Elections européennes : le risque d’un vote “hors sujet”

Elections européennes : le risque d’un vote “hors sujet”

L’Europe va mal. Croissance en berne, décrochage continu par rapport aux Etats-Unis et peu ou pas de perspectives de rebond. En cause, nos choix collectifs, qui privilégient la protection sur le risque, la norme sur l’initiative et la décarbonation sur l’innovation, conduisant les Européens à dépendre des mastodontes technologiques et énergétiques que sont la Chine (pour les technologies vertes) et les Etats-Unis (pour les énergies fossiles). Trois chiffres devraient être au cœur du débat européen à l’approche des élections de juin : la Chine émet près de 12 milliards de tonnes de gaz à effet de serre, soit environ 32 % du total des émissions mondiales et autant que tous les pays développés ; les Etats-Unis et le Canada produisent le quart du pétrole mondial ; l’Union européenne vient d’annoncer qu’elle visait un objectif de 90 % de baisse des émissions de gaz à effet de serre en 2040.

La Commission continue donc de fixer des objectifs et de construire ses politiques comme si l’Europe était à la fois seule au monde et surpuissante. Et ce au moment où la police russe émet un avis de recherche contre la nouvelle “Dame de fer” européenne, la Première ministre estonienne Kaja Kallas, signalant ainsi qu’elle considère l’Estonie comme relevant de sa souveraineté. Au moment où le monde agricole continue de gronder, à raison car le projet de décroissance “Farm to Fork” reste d’actualité. Au moment où l’incertitude pesant sur les résultats des élections américaines de novembre prochain rend criant le manque de capacités de défense européennes alors que la Russie a considérablement accru les siennes. Et au moment où l’Europe est durablement plombée par des coûts de l’énergie beaucoup trop élevés par rapport à ses concurrents.

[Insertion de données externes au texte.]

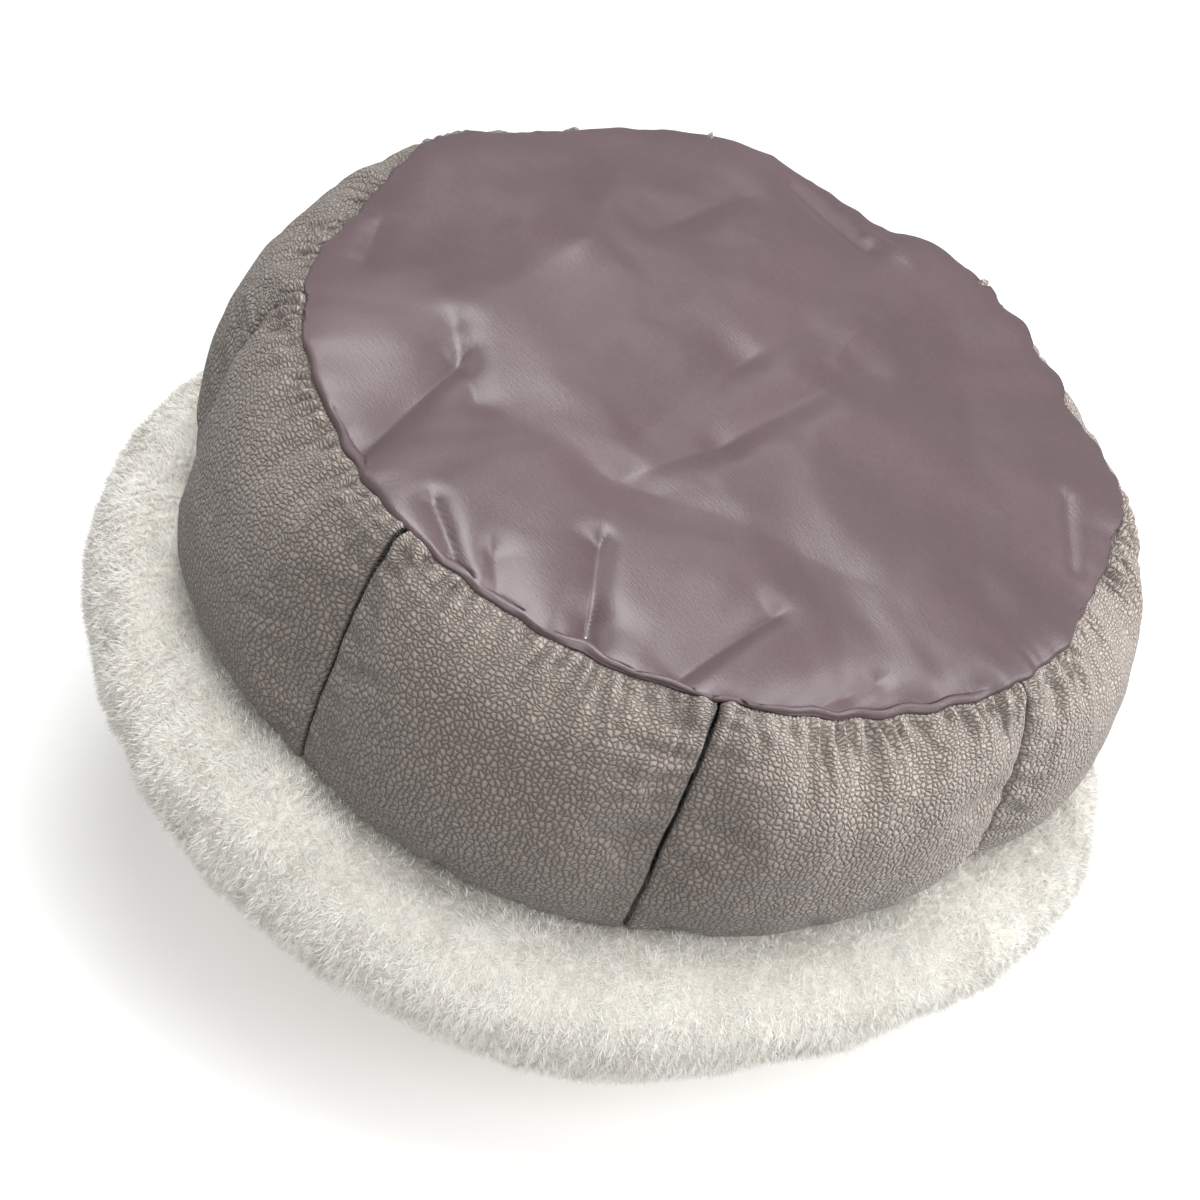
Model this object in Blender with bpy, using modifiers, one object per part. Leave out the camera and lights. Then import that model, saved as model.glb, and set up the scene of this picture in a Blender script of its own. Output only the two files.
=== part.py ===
"""Round pet cushion bed: a puffed wall of sewn panels on a flat base, a padded seat inside and a plush
collar round the rim that dips at the front. Metres, +Z up, the origin at the middle of the base."""

import math

import bmesh
import bpy

# Driving sizes. Every piece is worked out from these.
PANEL_COUNT = 8  # puffed panels round the wall
BASE_RADIUS = 0.190  # seam between the base and the wall
WALL_FLARE = 0.012  # how much wider the wall is at the collar than at the base
WALL_DEPTH = 0.040  # from the wall's base seam in to the seat's seam
BASE_THICKNESS = 0.002  # coated base cloth with its backing
WALL_TOP = 0.137  # height of the seam between the wall and the collar
WALL_PUFF = 0.025  # how far the middle of a panel stands out from its two seams
SEAM_PUFF = 0.011  # how far the wall stands out along a panel's upright seams
PANEL_CLOTH = 0.002  # embossed outer cloth with its backing
PLUSH_CLOTH = 0.008  # plush with its pile, as on the collar, the lining and the seat
COLLAR_OVERHANG = 0.007  # from the wall's top seam out to the middle of the collar's roll
COLLAR_HALF_WIDTH = 0.046
COLLAR_HALF_HEIGHT = 0.042
FRONT_DIP = 0.030  # how far the wall and the collar come down at the front
FRONT_SQUASH = 0.009  # how much thinner, top and bottom, the collar is at the front
FRONT_DIP_ANGLE = math.radians(33)  # spread of the dip, each way from the front
SEAT_EDGE = 0.040  # height of the seam between the seat and the lining
SEAT_CROWN = 0.018  # how far the middle of the seat stands above its seam
LINING_STEP = 0.012  # from the lining's top seam out to the wall's top seam
LINING_PUFF = 0.027  # how far the lining stands in at the middle of a panel
LINING_SEAM_PUFF = 0.018  # how far it stands in along an upright seam

CLOTH_GAP = 0.0003  # between pieces that touch
WADDING_CLEARANCE = 0.001  # between the wadding and the cloth round it
SEAM_SIDE_GAP = 0.002  # between a panel's upright seam and its wadding
COLLAR_SLIT = math.radians(14)  # half of the collar's slit, where it is sewn to the wall

STEPS_PER_PANEL = 6
CURVE_STEPS = 6  # up the wall and up the lining
COLLAR_STEPS = 11  # round the collar's section
SEAT_STEPS = 4  # out from the middle of the seat
TURN_STEPS = 48
PUFF_POWER = 2.6  # how boxy a panel is from seam to seam
FULLNESS = 0.8  # how boxy it is from base to collar

WALL_TOP_RADIUS = BASE_RADIUS + WALL_FLARE
COLLAR_RADIUS = WALL_TOP_RADIUS + COLLAR_OVERHANG
SEAT_RADIUS = BASE_RADIUS - WALL_DEPTH
LINING_TOP_RADIUS = WALL_TOP_RADIUS - LINING_STEP
PANEL_ANGLE = 2 * math.pi / PANEL_COUNT
FRONT_ANGLE = -math.pi / 2  # the front faces -Y, with an upright seam in its middle

FINISHES = {
    "base_satin": ((0.165, 0.118, 0.128), 0.32),
    "wall_microfibre": ((0.215, 0.185, 0.165), 0.85),
    "plush": ((0.83, 0.81, 0.75), 0.95),
    "wadding": ((0.86, 0.86, 0.84), 1.0),
}


def clear_scene():
    """Remove whatever the file holds."""
    for obj in list(bpy.data.objects):
        bpy.data.objects.remove(obj, do_unlink=True)


def finish(name):
    """Return the Principled material of that name, made on first use."""
    if name in bpy.data.materials:
        return bpy.data.materials[name]
    colour, roughness = FINISHES[name]
    material = bpy.data.materials.new(name)
    material.use_nodes = True
    shader = material.node_tree.nodes["Principled BSDF"]
    shader.inputs["Base Color"].default_value = (*colour, 1.0)
    shader.inputs["Roughness"].default_value = roughness
    shader.inputs["Metallic"].default_value = 0.0
    return material


def add_object(name, mesh, material, collection):
    """Put the mesh in the collection as an object with that material."""
    obj = bpy.data.objects.new(name, mesh)
    mesh.materials.append(finish(material))
    collection.objects.link(obj)
    return obj


def lerp(start, end, share):
    """Blend from start to end."""
    return start + (end - start) * share


def dip(angle):
    """Share of the front dip at this angle round the bed: 1 at the front, 0 behind."""
    off = math.remainder(angle - FRONT_ANGLE, 2 * math.pi)
    return math.exp(-((off / FRONT_DIP_ANGLE) ** 2))


def puff(angle):
    """Share of the puff at this angle: 0 at an upright seam, 1 at the middle of a panel."""
    off = (angle - FRONT_ANGLE) % PANEL_ANGLE
    across = 2 * off / PANEL_ANGLE - 1
    return 1 - abs(across) ** PUFF_POWER


def wall_top(angle):
    """Height of the seam between the wall and the collar."""
    return WALL_TOP - FRONT_DIP * dip(angle)


def bulged(low, high, reach, share):
    """A point on a curve between two (radius, height) seams that bulges by reach half way up."""
    swing = math.pi * (share - 0.5)
    middle = (low[1] + high[1]) / 2
    half = (high[1] - low[1]) / 2
    radius = lerp(low[0], high[0], share) + reach * math.cos(swing) ** FULLNESS
    return (radius, middle + half * math.sin(swing))


def wall_curve(angle):
    """The wall's outer face at this angle, from the base seam up to the collar."""
    reach = lerp(SEAM_PUFF, WALL_PUFF, puff(angle))
    low = (BASE_RADIUS, BASE_THICKNESS + CLOTH_GAP)
    high = (WALL_TOP_RADIUS, wall_top(angle))
    return [bulged(low, high, reach, i / CURVE_STEPS) for i in range(CURVE_STEPS + 1)]


def lining_curve(angle):
    """The lining's inner face at this angle, from the seat seam up to the collar."""
    reach = -lerp(LINING_SEAM_PUFF, LINING_PUFF, puff(angle))
    low = (SEAT_RADIUS + CLOTH_GAP, SEAT_EDGE + CLOTH_GAP)
    high = (LINING_TOP_RADIUS, wall_top(angle))
    return [bulged(low, high, reach, i / CURVE_STEPS) for i in range(CURVE_STEPS + 1)]


def inset(curve, distance):
    """Move an open curve to the left of its direction by distance, square to itself."""
    moved = []
    for i, (radius, height) in enumerate(curve):
        before = curve[max(i - 1, 0)]
        after = curve[min(i + 1, len(curve) - 1)]
        along = (after[0] - before[0], after[1] - before[1])
        length = math.hypot(*along)
        moved.append((radius - along[1] / length * distance, height + along[0] / length * distance))
    return moved


def clamp_heights(curve, low, high):
    """Keep an open curve between two heights."""
    return [(radius, min(max(height, low), high)) for radius, height in curve]


def band(curve, thickness, low, high):
    """Closed section of a cloth of this thickness, on the left of the curve, between two heights."""
    back = clamp_heights(inset(curve, thickness), low, high)
    return curve + back[::-1]


def wadding_section(angle):
    """Closed section of the wadding between the wall's cloth, the lining, the base and the collar."""
    top = wall_top(angle) - PANEL_CLOTH - WADDING_CLEARANCE
    floor = BASE_THICKNESS + WADDING_CLEARANCE
    outer = inset(wall_curve(angle), PANEL_CLOTH + WADDING_CLEARANCE)
    outer = clamp_heights(outer, floor + PANEL_CLOTH, top)
    inner = inset(lining_curve(angle)[::-1], PLUSH_CLOTH + WADDING_CLEARANCE)
    inner = clamp_heights(inner, SEAT_EDGE, top)
    foot = [(SEAT_RADIUS + PLUSH_CLOTH, floor), (outer[0][0] - PANEL_CLOTH, floor)]
    return outer + inner + foot


def collar_section(angle, shrink, start, end, steps):
    """Points round the collar's section, shrunk by a thickness, from one swing to another."""
    squash = FRONT_SQUASH * dip(angle)
    half_width = COLLAR_HALF_WIDTH - shrink
    half_height = COLLAR_HALF_HEIGHT - squash - shrink
    middle = wall_top(angle) + CLOTH_GAP + COLLAR_HALF_HEIGHT - squash
    points = []
    for i in range(steps + 1):
        swing = lerp(start, end, i / steps)
        points.append((COLLAR_RADIUS + half_width * math.cos(swing), middle + half_height * math.sin(swing)))
    return points


def collar_cover_section(angle):
    """Closed section of the collar's cloth: a ring with a slit below, where it is sewn to the wall."""
    start = -math.pi / 2 + COLLAR_SLIT
    end = 1.5 * math.pi - COLLAR_SLIT
    outer = collar_section(angle, 0.0, start, end, COLLAR_STEPS)
    inner = collar_section(angle, PLUSH_CLOTH, start, end, COLLAR_STEPS)
    return outer + inner[::-1]


def collar_fill_section(angle):
    """Closed section of the collar's filling, clear of its cloth and of the wall."""
    start = -math.pi / 2 + COLLAR_SLIT
    end = 1.5 * math.pi - COLLAR_SLIT
    return collar_section(angle, PLUSH_CLOTH + WADDING_CLEARANCE, start, end, COLLAR_STEPS)


def loft(name, sections, angles, is_ring, material, collection):
    """Make a solid through closed (radius, height) sections, each standing at its own angle.

    The wall's pieces change section all the way round, so this joins unlike sections face by face.
    """
    form = bmesh.new()
    rings = []
    for section, angle in zip(sections, angles):
        spoke = (math.cos(angle), math.sin(angle))
        rings.append([form.verts.new((r * spoke[0], r * spoke[1], z)) for r, z in section])
    joins = list(zip(rings, rings[1:]))
    if is_ring:
        joins.append((rings[-1], rings[0]))
    else:
        form.faces.new(rings[0])
        form.faces.new(rings[-1][::-1])
    for here, there in joins:
        for i, corner in enumerate(here):
            form.faces.new((corner, here[i - 1], there[i - 1], there[i]))
    bmesh.ops.triangulate(form, faces=form.faces, ngon_method="EAR_CLIP")
    bmesh.ops.recalc_face_normals(form, faces=form.faces)
    mesh = bpy.data.meshes.new(name)
    form.to_mesh(mesh)
    form.free()
    mesh.shade_smooth()
    mesh.set_sharp_from_angle(angle=math.radians(50))
    return add_object(name, mesh, material, collection)


def turn(name, profile, material, collection):
    """Turn a (radius, height) profile, given top to bottom on its outer side, about the Z axis."""
    mesh = bpy.data.meshes.new(name)
    points = [(radius, 0.0, height) for radius, height in profile]
    edges = [(i, i + 1) for i in range(len(points) - 1)]
    mesh.from_pydata(points, edges, [])
    obj = add_object(name, mesh, material, collection)
    screw = obj.modifiers.new("Turn", "SCREW")
    screw.steps = TURN_STEPS
    screw.render_steps = TURN_STEPS
    screw.use_merge_vertices = True
    screw.merge_threshold = 0.0001
    screw.use_smooth_shade = True
    return obj


def seat_top(radius):
    """Height of the seat's upper face."""
    return SEAT_EDGE + SEAT_CROWN * (1 - (radius / SEAT_RADIUS) ** 2)


def panel_angles(index):
    """The angles at which a panel has sections: its two seams, its wadding's ends and steps between."""
    seam = FRONT_ANGLE + index * PANEL_ANGLE
    side = SEAM_SIDE_GAP / WALL_TOP_RADIUS
    steps = [seam + PANEL_ANGLE * i / STEPS_PER_PANEL for i in range(1, STEPS_PER_PANEL)]
    hairline = CLOTH_GAP / 2 / BASE_RADIUS
    end = seam + PANEL_ANGLE
    return [seam + hairline, seam + side, *steps, end - side, end - hairline]


def ring_angles():
    """Every angle at which a piece of the wall has a section, so that neighbours never cross."""
    return [angle for index in range(PANEL_COUNT) for angle in panel_angles(index)]


def add_base(collection):
    """The flat coated cloth that the bed stands on, out to the wall's seam."""
    top = BASE_THICKNESS
    edge = BASE_RADIUS - BASE_THICKNESS / 2
    profile = [(0.0, top), (edge, top), (BASE_RADIUS, top / 2), (edge, 0.0), (0.0, 0.0)]
    turn("base_panel", profile, "base_satin", collection)


def add_seat(collection):
    """The crowned seat: a filling on the base and its plush cover, sewn to the lining at its edge."""
    radii = [SEAT_RADIUS * i / SEAT_STEPS for i in range(SEAT_STEPS + 1)]
    top = [(radius, seat_top(radius)) for radius in radii]
    back = [(radius, height - PLUSH_CLOTH) for radius, height in top]
    turn("seat_cover", top + back[::-1], "plush", collection)
    crown = [(radius, height - CLOTH_GAP) for radius, height in back]
    floor = BASE_THICKNESS + CLOTH_GAP
    turn("seat_fill", crown + [(SEAT_RADIUS, floor), (0.0, floor)], "wadding", collection)


def add_wall(collection):
    """The outer panels and the wadding behind each one."""
    floor = BASE_THICKNESS + CLOTH_GAP
    for index in range(PANEL_COUNT):
        angles = panel_angles(index)
        sections = []
        for angle in angles:
            sections.append(band(wall_curve(angle), PANEL_CLOTH, floor, wall_top(angle)))
        name = f"wall_panel_{index + 1}"
        loft(name, sections, angles, False, "wall_microfibre", collection)
        inside = angles[1:-1]
        sections = [wadding_section(angle) for angle in inside]
        loft(f"wall_wadding_{index + 1}", sections, inside, False, "wadding", collection)


def add_lining(collection):
    """The plush lining round the inside of the wall, from the seat up to the collar."""
    angles = ring_angles()
    sections = []
    for angle in angles:
        curve = lining_curve(angle)[::-1]
        sections.append(band(curve, PLUSH_CLOTH, SEAT_EDGE + CLOTH_GAP, wall_top(angle)))
    loft("wall_lining", sections, angles, True, "plush", collection)


def add_collar(collection):
    """The plush roll round the rim and its filling."""
    angles = ring_angles()
    cover = [collar_cover_section(angle) for angle in angles]
    loft("collar_cover", cover, angles, True, "plush", collection)
    filling = [collar_fill_section(angle) for angle in angles]
    loft("collar_fill", filling, angles, True, "wadding", collection)


def main():
    """Build the bed."""
    clear_scene()
    bed = bpy.data.collections.new("pet_cushion_bed")
    bpy.context.scene.collection.children.link(bed)
    add_base(bed)
    add_seat(bed)
    add_wall(bed)
    add_lining(bed)
    add_collar(bed)


main()
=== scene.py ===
"""The looks of a round pet cushion bed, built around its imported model.

The bed stands on its base in the model's frame, with the open well and the plush collar on top. The studio
is one rigid set of camera, floor and lamps that looks at the bed turned over and tipped on its collar.
"""

import logging
import math
from dataclasses import dataclass
from enum import Enum

import bpy
import numpy as np
from mathutils import Matrix, Vector


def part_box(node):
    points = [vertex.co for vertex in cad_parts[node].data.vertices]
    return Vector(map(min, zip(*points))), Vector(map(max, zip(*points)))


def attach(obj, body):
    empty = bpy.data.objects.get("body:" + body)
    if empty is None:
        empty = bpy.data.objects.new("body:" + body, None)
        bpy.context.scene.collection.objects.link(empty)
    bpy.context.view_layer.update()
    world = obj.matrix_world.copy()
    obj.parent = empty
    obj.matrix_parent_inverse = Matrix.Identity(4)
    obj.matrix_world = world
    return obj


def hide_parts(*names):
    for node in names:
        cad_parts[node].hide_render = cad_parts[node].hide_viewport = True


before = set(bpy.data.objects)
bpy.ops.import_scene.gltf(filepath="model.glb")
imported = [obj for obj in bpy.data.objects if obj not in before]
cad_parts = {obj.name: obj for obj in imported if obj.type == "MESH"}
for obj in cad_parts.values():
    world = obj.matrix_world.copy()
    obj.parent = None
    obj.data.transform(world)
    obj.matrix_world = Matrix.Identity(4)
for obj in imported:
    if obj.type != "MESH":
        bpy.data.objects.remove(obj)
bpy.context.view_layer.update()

LOG = logging.getLogger("pet_cushion_bed")
BODY = "root"
PANEL_COUNT = 8
PANEL_ANGLE = 2 * math.pi / PANEL_COUNT
FRONT_ANGLE = -math.pi / 2
CLOTH_MAP = "cloth"
PILE_PRESS = 0.004  # how far the studio's floor is set into the lowest pile, in metres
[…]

Dans ces conditions, rien d’étonnant à ce que les électeurs européens soient tentés par un vote de ras-le-bol qui les conduise à envoyer à Bruxelles et Strasbourg des élus qui soit n’y siégeront quasiment pas, soit défendront d’autres intérêts que ceux de l’Europe. Ne nous illusionnons cependant pas : comme souvent, en France du moins, le vote aux européennes sera avant tout fondé sur des considérations nationales, plus encore dans une séquence électorale vierge d’élections majeures avant les municipales de 2026.

Urgente refondation

Bref, le risque est grand d’un vote hors sujet, voire d’un vote pour rien alors que jamais l’Europe n’a eu un aussi grand besoin d’une urgente refondation. Qui pour dire qu’il faut d’abord arrêter la frénésie législative qui a marqué la mandature 2019-2024 ? Qui pour faire pièce à une Commission qui avance un agenda technocratique loin, si loin de l’Europe des fondateurs ? Qui pour réaffirmer que la subsidiarité, c’est-à-dire la prise de décision au niveau le plus adéquat, est la seule compatible avec le projet de liberté consubstantiel au projet européen et aux aspirations d’un électorat rendu apathique par des normes absurdes et déresponsabilisantes ? Qui enfin pour dire que l’Europe doit parler de puissance, d’ambition, de croissance et, surtout, s’en donner les moyens ?

Pour y parvenir, il faut une autre Europe, avec des dirigeants européens qui ne soient pas nommés par défaut par des dirigeants nationaux jaloux de leurs prérogatives ou de leur image, mais parce qu’ils sauront s’imposer, en Europe et dans le monde. Puissance économique et stabilité politique et sociale sont intimement liées, auxquelles il faut désormais ajouter la puissance militaire. On sait avec Aron que la puissance de toute entité politique dépend de sa capacité à organiser efficacement son économie, à maintenir une armée capable de défendre ses intérêts et à assurer la cohésion sociale comme la stabilité politique à l’intérieur de ses frontières. Ces éléments sont interdépendants : une économie florissante permet le financement d’une défense robuste, tandis que la stabilité politique et sociale est essentielle pour maintenir l’efficacité économique et le soutien populaire aux institutions militaires. Voilà l’enjeu des élections de juin dont il serait temps de considérer qu’elles ont un potentiel de déstabilisation de nos intérêts tout aussi grand que les élections américaines.